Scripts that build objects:

-- -- --

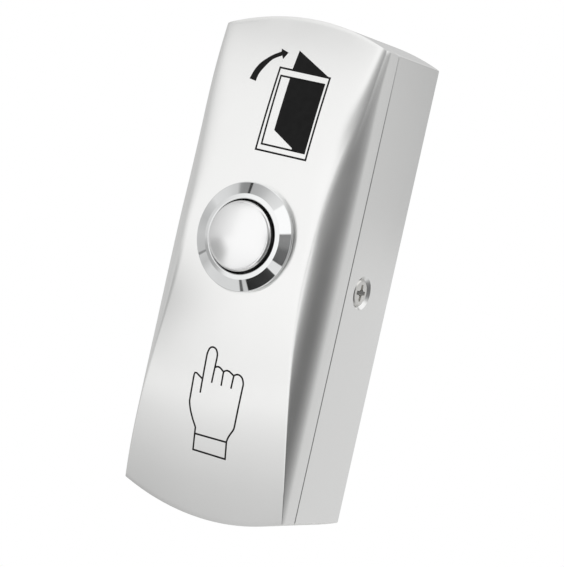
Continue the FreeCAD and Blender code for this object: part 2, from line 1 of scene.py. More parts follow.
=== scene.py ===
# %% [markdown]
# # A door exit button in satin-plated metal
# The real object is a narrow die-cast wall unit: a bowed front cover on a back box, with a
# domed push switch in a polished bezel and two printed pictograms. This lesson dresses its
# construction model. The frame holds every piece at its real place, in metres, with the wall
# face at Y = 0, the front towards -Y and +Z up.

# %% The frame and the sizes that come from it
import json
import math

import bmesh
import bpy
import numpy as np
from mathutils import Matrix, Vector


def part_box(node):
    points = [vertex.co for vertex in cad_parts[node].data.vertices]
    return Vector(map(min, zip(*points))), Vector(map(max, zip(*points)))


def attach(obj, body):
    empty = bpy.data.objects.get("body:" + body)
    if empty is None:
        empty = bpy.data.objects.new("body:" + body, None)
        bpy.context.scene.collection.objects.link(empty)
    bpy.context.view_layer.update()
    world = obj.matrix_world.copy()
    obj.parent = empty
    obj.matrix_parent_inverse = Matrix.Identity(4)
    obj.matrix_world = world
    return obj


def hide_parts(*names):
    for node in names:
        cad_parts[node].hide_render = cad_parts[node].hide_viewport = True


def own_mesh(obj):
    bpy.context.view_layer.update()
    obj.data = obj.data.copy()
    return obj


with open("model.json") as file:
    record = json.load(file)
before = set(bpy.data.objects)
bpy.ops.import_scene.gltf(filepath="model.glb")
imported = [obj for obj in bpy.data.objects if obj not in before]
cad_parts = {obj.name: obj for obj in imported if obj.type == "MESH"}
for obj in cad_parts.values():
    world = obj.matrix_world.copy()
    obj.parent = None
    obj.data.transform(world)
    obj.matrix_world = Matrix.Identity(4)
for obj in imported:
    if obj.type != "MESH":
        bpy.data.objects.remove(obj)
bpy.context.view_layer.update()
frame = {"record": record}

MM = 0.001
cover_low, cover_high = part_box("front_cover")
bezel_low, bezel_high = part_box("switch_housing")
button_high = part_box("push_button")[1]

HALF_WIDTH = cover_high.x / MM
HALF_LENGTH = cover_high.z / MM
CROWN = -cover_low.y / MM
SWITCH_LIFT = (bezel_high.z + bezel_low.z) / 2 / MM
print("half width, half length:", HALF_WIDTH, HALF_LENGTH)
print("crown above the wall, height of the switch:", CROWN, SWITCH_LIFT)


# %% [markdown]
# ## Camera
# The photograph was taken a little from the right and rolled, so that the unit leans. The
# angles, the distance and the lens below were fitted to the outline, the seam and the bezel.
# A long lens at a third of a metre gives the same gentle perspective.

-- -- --

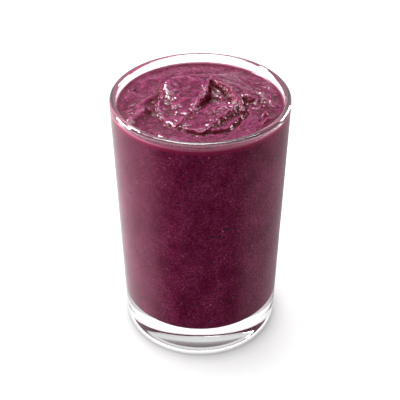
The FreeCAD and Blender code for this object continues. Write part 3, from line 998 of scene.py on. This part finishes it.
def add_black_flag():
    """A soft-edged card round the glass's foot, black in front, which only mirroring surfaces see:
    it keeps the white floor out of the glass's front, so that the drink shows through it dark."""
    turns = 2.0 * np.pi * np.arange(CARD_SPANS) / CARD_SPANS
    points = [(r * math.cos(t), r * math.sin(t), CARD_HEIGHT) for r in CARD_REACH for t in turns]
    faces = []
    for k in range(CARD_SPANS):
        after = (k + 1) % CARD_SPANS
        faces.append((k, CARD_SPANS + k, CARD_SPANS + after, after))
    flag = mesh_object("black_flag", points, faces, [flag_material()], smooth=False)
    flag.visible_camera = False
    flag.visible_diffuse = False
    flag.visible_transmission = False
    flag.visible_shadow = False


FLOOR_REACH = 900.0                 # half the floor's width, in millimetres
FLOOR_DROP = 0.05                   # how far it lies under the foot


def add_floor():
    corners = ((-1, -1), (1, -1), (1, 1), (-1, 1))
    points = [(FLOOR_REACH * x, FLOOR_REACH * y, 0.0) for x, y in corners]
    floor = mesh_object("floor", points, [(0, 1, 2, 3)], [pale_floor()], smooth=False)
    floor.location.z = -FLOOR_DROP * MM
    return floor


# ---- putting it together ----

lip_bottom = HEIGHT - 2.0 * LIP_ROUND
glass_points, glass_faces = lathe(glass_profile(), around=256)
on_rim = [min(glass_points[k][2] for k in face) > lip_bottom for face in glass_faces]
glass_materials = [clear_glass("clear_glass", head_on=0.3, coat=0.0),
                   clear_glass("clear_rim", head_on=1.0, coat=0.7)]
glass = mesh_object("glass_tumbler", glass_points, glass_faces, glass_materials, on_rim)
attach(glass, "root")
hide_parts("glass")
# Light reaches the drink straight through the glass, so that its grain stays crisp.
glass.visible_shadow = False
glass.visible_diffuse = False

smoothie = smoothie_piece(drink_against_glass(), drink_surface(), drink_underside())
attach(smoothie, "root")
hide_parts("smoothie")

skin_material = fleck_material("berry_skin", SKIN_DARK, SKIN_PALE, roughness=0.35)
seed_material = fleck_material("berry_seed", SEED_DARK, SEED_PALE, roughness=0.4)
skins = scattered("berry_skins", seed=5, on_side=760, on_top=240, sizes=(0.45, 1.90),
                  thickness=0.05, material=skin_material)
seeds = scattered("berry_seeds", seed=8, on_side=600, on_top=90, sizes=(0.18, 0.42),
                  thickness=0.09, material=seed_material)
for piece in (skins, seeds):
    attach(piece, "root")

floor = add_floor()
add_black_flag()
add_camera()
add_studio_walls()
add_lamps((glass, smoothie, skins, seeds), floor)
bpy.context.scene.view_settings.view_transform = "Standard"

-- -- --

# What needs to be done
Extract, word for word, the line containing "bpy.context.scene.collection.objects.link(empty)", the line containing "before = set(bpy.data.objects)", and every line between them.

# Finished task
        bpy.context.scene.collection.objects.link(empty)
    bpy.context.view_layer.update()
    world = obj.matrix_world.copy()
    obj.parent = empty
    obj.matrix_parent_inverse = Matrix.Identity(4)
    obj.matrix_world = world
    return obj


def hide_parts(*names):
    for node in names:
        cad_parts[node].hide_render = cad_parts[node].hide_viewport = True


def own_mesh(obj):
    bpy.context.view_layer.update()
    obj.data = obj.data.copy()
    return obj


with open("model.json") as file:
    record = json.load(file)
before = set(bpy.data.objects)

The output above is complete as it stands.